▶ _Instructions to follow_:
Out of the lines below, please list those that hold the string "collection".

▶ _Data provided_:
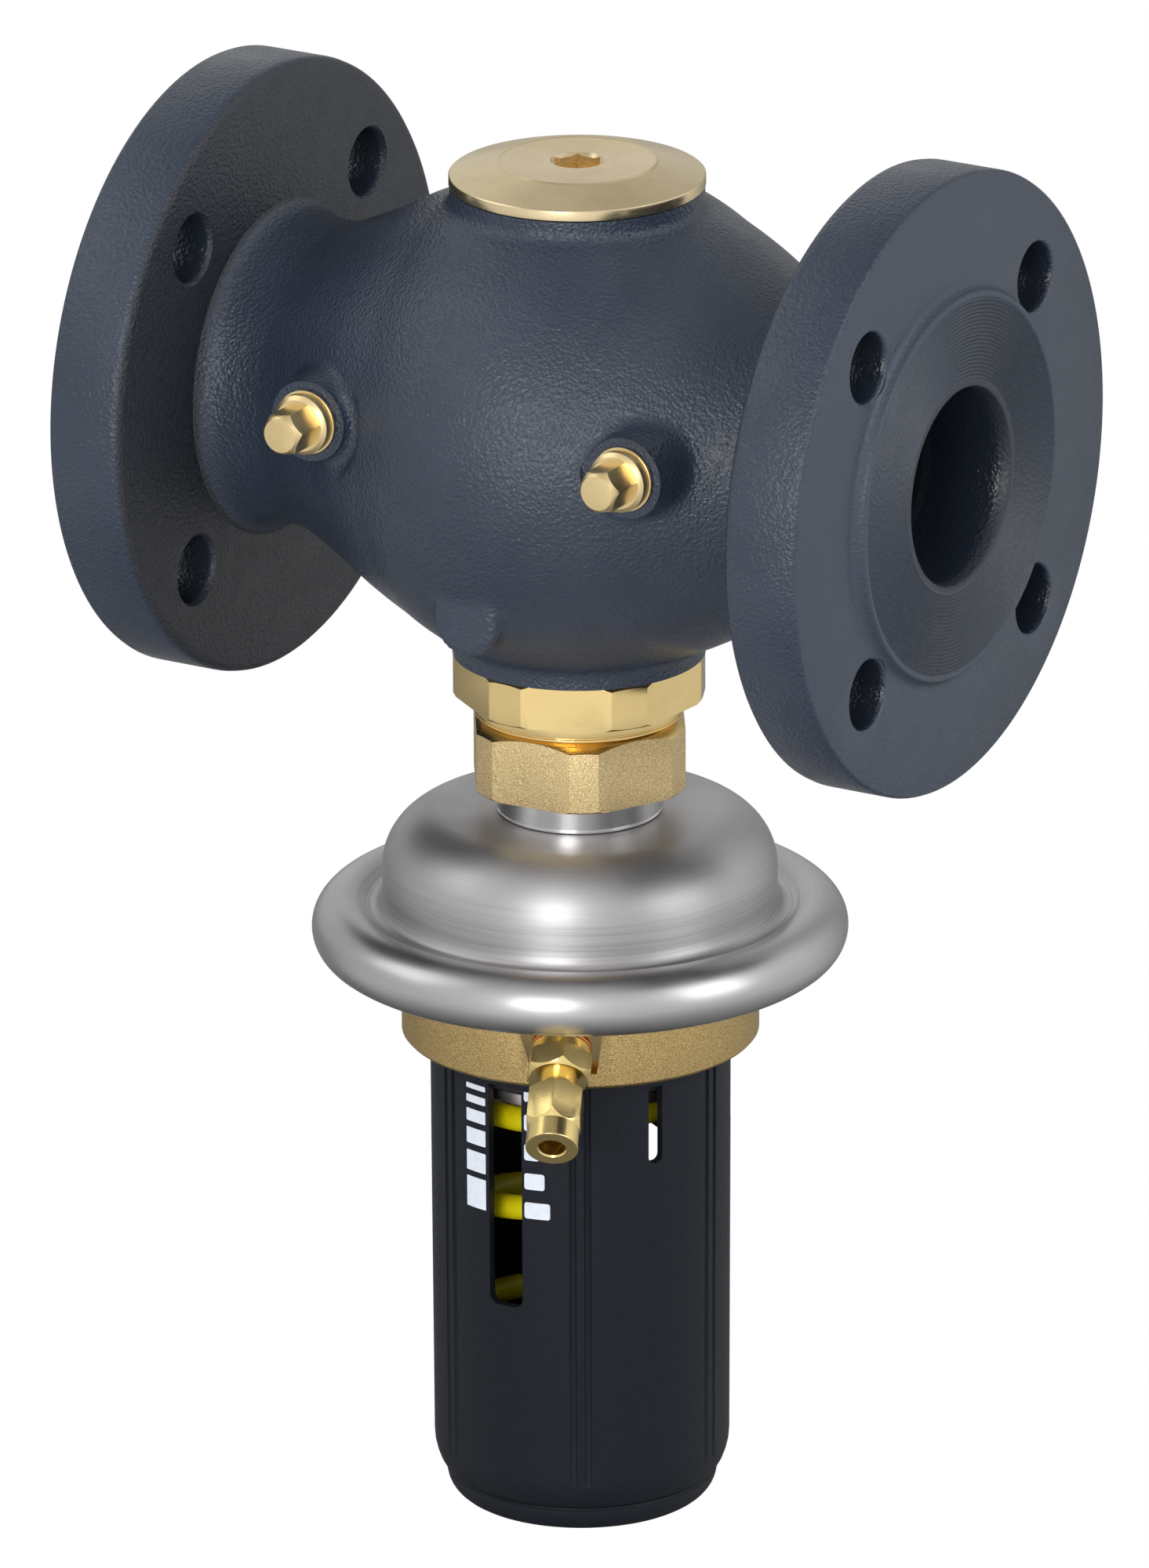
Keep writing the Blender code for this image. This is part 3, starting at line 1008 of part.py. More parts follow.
def handle_profile() -> list[tuple[float, float]]:
    """Return the handle's section: floor, wall and lip inside, then down the outside."""
    wall_foot = HANDLE_FOOT + HANDLE_SHOULDER_HEIGHT
    notch_level = HANDLE_FOOT + HANDLE_NOTCH_HEIGHT
    edge = 1.0 * MM
    floor_radius = HANDLE_NOTCH_RADIUS - 1.2 * HANDLE_WALL
    inside = [(0.0, HANDLE_FLOOR), (floor_radius, HANDLE_FLOOR), (floor_radius, notch_level + 2 * MM),
              (HANDLE_FOOT_RADIUS - HANDLE_WALL, wall_foot + MM), (HANDLE_RADIUS - HANDLE_WALL, LIP_FOOT),
              (HANDLE_LIP_RADIUS, LIP_FOOT), (HANDLE_LIP_RADIUS, HANDLE_TOP)]
    outside = [(HANDLE_RADIUS - edge, HANDLE_TOP), (HANDLE_RADIUS, HANDLE_TOP - edge)]
    drop = wall_foot - notch_level
    inset = HANDLE_FOOT_RADIUS - HANDLE_NOTCH_RADIUS
    turn = 2 * math.atan2(inset, drop)
    sweep = drop / math.sin(turn)
    outside += arc(HANDLE_FOOT_RADIUS - sweep, wall_foot, sweep, 0.0, -math.degrees(turn), 4)
    foot_radius = HANDLE_NOTCH_RADIUS - 0.3 * MM
    outside += [(foot_radius - 0.6 * MM, notch_level - 0.3 * MM)]
    outside += arc(foot_radius - HANDLE_FOOT_ROUND, HANDLE_FOOT + HANDLE_FOOT_ROUND, HANDLE_FOOT_ROUND,
                   0.0, -90.0, 5)
    return inside + outside + [(0.0, HANDLE_FOOT)]


def setting_handle() -> None:
    """Make the handle: ribbed shell with two scale windows, four slots and key ribs inside."""
    handle = turned("setting_handle", handle_profile(), WIDE_STEPS, closed=False)
    key_top = TUBE_FLANGE_FOOT - GAP
    key_length = key_top - SETTING_PLATE_FOOT + SETTING_TRAVEL + 4 * MM
    key_size = (KEY_RIB_WIDTH, KEY_RIB_HEIGHT + 1.2 * MM, key_length)
    key_radius = HANDLE_RADIUS - HANDLE_WALL - KEY_RIB_HEIGHT / 2 + 0.6 * MM
    offset = KEY_HALF_WIDTH + GAP + KEY_RIB_WIDTH / 2
    key_places = [wall_place(key_radius, azimuth, side * offset, key_top - key_length / 2)
                  for azimuth in key_azimuths() for side in (-1.0, 1.0)]
    combine(handle, boxes("key_ribs", key_size, key_places), "UNION")
    groove_top = HANDLE_TOP - 1.8 * MM
    groove_foot = HANDLE_FOOT + HANDLE_SHOULDER_HEIGHT - 2.5 * MM
    groove_size = (RIB_GROOVE_WIDTH, 2 * RIB_GROOVE_DEPTH, groove_top - groove_foot)
    groove_places = [wall_place(HANDLE_RADIUS, RIB_FIRST_AZIMUTH + 360.0 * index / RIB_COUNT,
                                side * RIB_WIDTH / 2, (groove_top + groove_foot) / 2)
                     for index in range(RIB_COUNT) for side in (-1.0, 1.0)]
    combine(handle, boxes("rib_grooves", groove_size, groove_places))
    opening_top = LIP_FOOT - GAP
    for azimuth in WINDOW_AZIMUTHS:
        combine(handle, rounded_opening(f"window_{azimuth:.0f}", WINDOW_WIDTH, opening_top, WINDOW_LENGTH,
                                        WINDOW_CORNER, azimuth))
    for azimuth in SLOT_AZIMUTHS:
        combine(handle, rounded_opening(f"slot_{azimuth:.0f}", SLOT_WIDTH, opening_top, SLOT_LENGTH,
                                        0.45 * SLOT_WIDTH, azimuth))
    black_plastic(handle)


def key_azimuths() -> list[float]:
    """Return the azimuths at which the setting plate is keyed to the handle."""
    return [KEY_FIRST_AZIMUTH + 360.0 * index / KEY_COUNT for index in range(KEY_COUNT)]


def setting_plate() -> None:
    """Make the plate that presses the spring: threaded hub, round rim and three key lugs."""
    bore = TUBE_RADIUS + GAP
    plate = turned("setting_plate", [(bore, SETTING_PLATE_TOP), (SETTING_PLATE_RADIUS, SETTING_PLATE_TOP),
                                     (SETTING_PLATE_RADIUS, SETTING_PLATE_FOOT),
                                     (SETTING_HUB_RADIUS, SETTING_PLATE_FOOT),
                                     (SETTING_HUB_RADIUS, SETTING_HUB_FOOT), (bore, SETTING_HUB_FOOT)],
                   MIDDLE_STEPS)
    reach = HANDLE_FOOT_RADIUS - HANDLE_WALL - GAP
    root = SETTING_PLATE_RADIUS - 4 * MM
    size = (2 * KEY_HALF_WIDTH, reach - root, SETTING_PLATE_THICKNESS - 2 * GAP)
    level = (SETTING_PLATE_TOP + SETTING_PLATE_FOOT) / 2
    places = [wall_place((reach + root) / 2, azimuth, 0.0, level) for azimuth in key_azimuths()]
    combine(plate, boxes("key_lugs", size, places), "UNION")
    steel(plate, 0.25)


def setting_spring() -> None:
    """Wind the yellow compression spring between the setting plate and the foot plate."""
    radius = SPRING_RADIUS - WIRE_RADIUS
    start = SETTING_PLATE_FOOT - GAP - WIRE_RADIUS
    end = FOOT_PLATE_TOP + GAP + WIRE_RADIUS
    total = 2 * SPRING_END_TURNS + SPRING_TURNS
    count = round(total * SPRING_POINTS)
    curve = bpy.data.curves.new("setting_spring", "CURVE")
    curve.dimensions = "3D"
    curve.bevel_depth = WIRE_RADIUS
    curve.bevel_resolution = 2
    curve.use_fill_caps = True
    spline = curve.splines.new("POLY")
    spline.points.add(count)
    for index, point in enumerate(spline.points):
        turns = total * index / count
        height = start - spring_drop(turns, start - end)
        place = polar(radius, 360.0 * (SPRING_END_TURNS - turns), height)
        point.co = (*place, 1.0)
    spring = mesh_from_curve("setting_spring", curve, False)
    paint(spring, (0.85, 0.65, 0.02), 0.45)


def spring_drop(turns: float, length: float) -> float:
    """Return how far the wire has come down after some turns, with a closed turn at each end."""
    pitch = (length - 2 * SPRING_END_DROP) / SPRING_TURNS
    first = min(turns, SPRING_END_TURNS) / SPRING_END_TURNS * SPRING_END_DROP
    middle = min(max(turns - SPRING_END_TURNS, 0.0), SPRING_TURNS) * pitch
    last = max(turns - SPRING_END_TURNS - SPRING_TURNS, 0.0) / SPRING_END_TURNS * SPRING_END_DROP
    return first + middle + last


def spring_foot() -> None:
    """Make the plate that the spring stands on and the nut that locks it on the draw rod."""
    bore = STEM_RADIUS + GAP
    steel(disc("foot_plate", FOOT_PLATE_RADIUS, FOOT_PLATE_TOP, FOOT_PLATE_FOOT, bore))
    hex_nut("lock_nut", LOCK_NUT_HEX, LOCK_NUT_TOP, LOCK_NUT_HEIGHT, bore)


def joint_empty(name: str, level: float, node_names: list[str]) -> None:
    """Hang the pieces of one moving group on an empty that lies on its joint's axis."""
    empty = bpy.data.objects.new(name, None)
    empty.location = (0.0, 0.0, level)
    CUTTERS.objects.link(empty)
    bpy.context.view_layer.update()
    for node_name in node_names:
        item = PARTS.objects[node_name]
        place = item.matrix_world.copy()
        item.parent = empty
        item.matrix_parent_inverse = empty.matrix_world.inverted()
        item.matrix_world = place


def settle_meshes() -> None:
    """Turn every part into its finished mesh, shaded smooth with sharp edges kept."""
    bpy.context.view_layer.update()
    graph = bpy.context.evaluated_depsgraph_get()
    finished = {item: bpy.data.meshes.new_from_object(item.evaluated_get(graph)) for item in PARTS.objects}
    for item, mesh in finished.items():
        item.modifiers.clear()
        item.data = mesh
        mesh.shade_smooth()
        mesh.set_sharp_from_angle(angle=math.radians(28.0))


def main() -> None:
    """Model the regulator from an empty scene."""
    for item in list(bpy.data.objects):
        bpy.data.objects.remove(item, do_unlink=True)
    bpy.context.scene.collection.children.link(PARTS)
    bpy.context.scene.collection.children.link(CUTTERS)
    valve_body()
    valve_cover()
    seat_ring()
    test_plug("test_plug_inlet", -1.0)
    test_plug("test_plug_outlet", 1.0)
    bonnet()
    union_nut()
    actuator_neck()
    upper_casing()
    lower_casing()
    diaphragm()
    diaphragm_plates()
    valve_cone()
    valve_stem()
    actuator_base()
    impulse_fitting()
    threaded_tube()
    setting_handle()
    setting_plate()
    setting_spring()
    spring_foot()
    settle_meshes()
    joint_empty("stem_axis", STEM_TOP, ["valve_cone", "cone_seal", "valve_stem", "stem_pin", "draw_rod",
                                        "upper_diaphragm_plate", "lower_diaphragm_plate", "diaphragm_nut",
                                        "foot_plate", "lock_nut"])
    joint_empty("handle_axis", HANDLE_TOP, ["setting_handle", "setting_spring"])
    joint_empty("plate_axis", SETTING_PLATE_TOP, ["setting_plate"])


main()
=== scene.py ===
"""Studio scene of a differential pressure regulator with a flanged globe body.

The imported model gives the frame: the origin lies where the pipe axis meets the stem axis, +X runs
along the pipe to the outlet flange, -Y points to the side of the test plugs and +Z to the valve
cover. An azimuth is in degrees from -Y towards +X. The sizes in the classes are in millimetres, and
the meshes are made in metres.
"""
import logging
import math
from dataclasses import dataclass
from enum import Enum

import bpy
from mathutils import Matrix, Vector


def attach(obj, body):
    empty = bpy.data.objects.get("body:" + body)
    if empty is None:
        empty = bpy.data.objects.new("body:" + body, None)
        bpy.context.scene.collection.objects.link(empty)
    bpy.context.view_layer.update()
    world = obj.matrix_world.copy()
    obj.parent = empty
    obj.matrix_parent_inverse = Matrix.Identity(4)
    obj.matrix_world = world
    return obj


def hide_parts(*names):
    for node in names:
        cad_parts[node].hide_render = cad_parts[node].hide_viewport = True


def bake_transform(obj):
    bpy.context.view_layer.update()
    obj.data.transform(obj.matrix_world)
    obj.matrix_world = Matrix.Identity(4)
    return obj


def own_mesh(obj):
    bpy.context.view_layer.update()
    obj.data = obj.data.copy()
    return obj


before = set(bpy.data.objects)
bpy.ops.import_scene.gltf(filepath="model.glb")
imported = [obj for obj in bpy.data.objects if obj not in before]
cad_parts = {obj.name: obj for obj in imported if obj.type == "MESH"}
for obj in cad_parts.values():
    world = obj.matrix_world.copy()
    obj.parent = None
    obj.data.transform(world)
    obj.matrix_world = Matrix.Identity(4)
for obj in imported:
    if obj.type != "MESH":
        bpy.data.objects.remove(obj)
MM = 0.001
FINE_MERGE = 0.000001
COARSE_MERGE = 0.00001
PIN_FACETS, SMALL_FACETS, FACETS, LARGE_FACETS, RIM_FACETS, BROAD_FACETS = 48, 64, 96, 128, 144, 160
PLUG_X, PLUG_FACE, PLUG_Z = 47.6, -57.9, 7.9
KEY_AZIMUTHS = (30.0, 150.0, 270.0)
LOG = logging.getLogger("regulator")

Profile = list[tuple[float, float]]
Colour = tuple[float, float, float]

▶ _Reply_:
    bpy.context.scene.collection.children.link(PARTS)
    bpy.context.scene.collection.children.link(CUTTERS)
        bpy.context.scene.collection.objects.link(empty)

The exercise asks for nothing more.